The government says a prolonged strike by CP Rail workers could cost the Canadian economy $540 million a week but the lofty numbers did not impress NDP House leader Nathan Cullen.

“I don’t understand why the government doesn’t include workers when it talks about the economy ... people working are the economy,” said Cullen.

“And this government seems to have no concern for them, particularly if they hold a union card.”

He said all workers should be worried by the government’s actions.

“It will suppress wages whether you’re in a union or not.”

Indeed, the Teamsters union claims CP management was negotiating in bad faith in the full knowledge the federal government would ride to the rescue.

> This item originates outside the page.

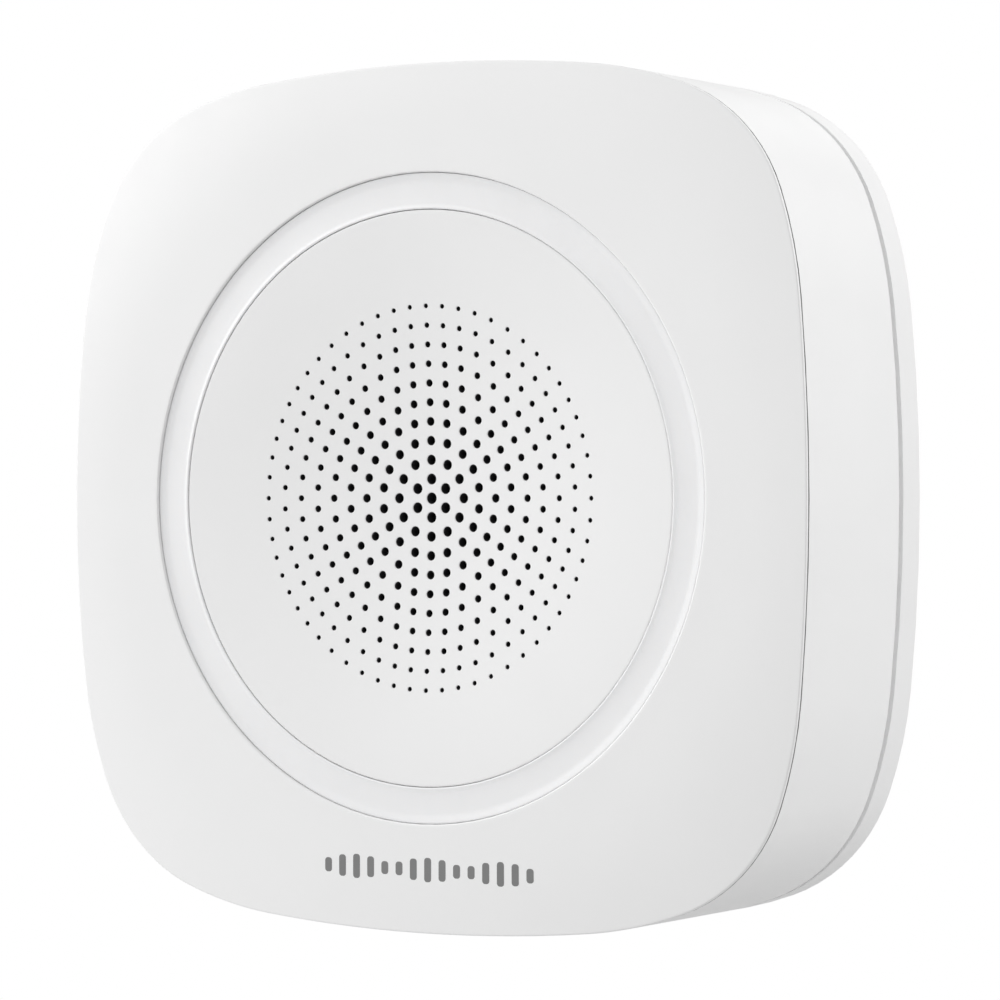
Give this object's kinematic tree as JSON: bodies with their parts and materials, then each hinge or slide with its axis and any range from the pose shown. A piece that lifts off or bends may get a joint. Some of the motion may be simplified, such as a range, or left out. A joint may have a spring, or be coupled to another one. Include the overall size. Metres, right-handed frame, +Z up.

“It’s only because the government is going to act that CP is not at the table,” said Finnson. “That’s the only reason they’re not here, because they think they have an insurance policy in the federal government.”

The company contests that version of events, saying it agreed to a government-proposed extension of 120 days in the negotiations, an option the union rejected.

“We even offered to jointly agree on a third party process to settle the issues,” Greenberg said in an email. “Again, that was turned down by the Teamsters.”

Whatever the outcome of the arbitration, Finnson said Canadian workers should sit up and take notice.

“If CP hits a home run on this one and they can steal our pension money, other employers are going to line up and try to do the same thing, I suspect,” said the union negotiator.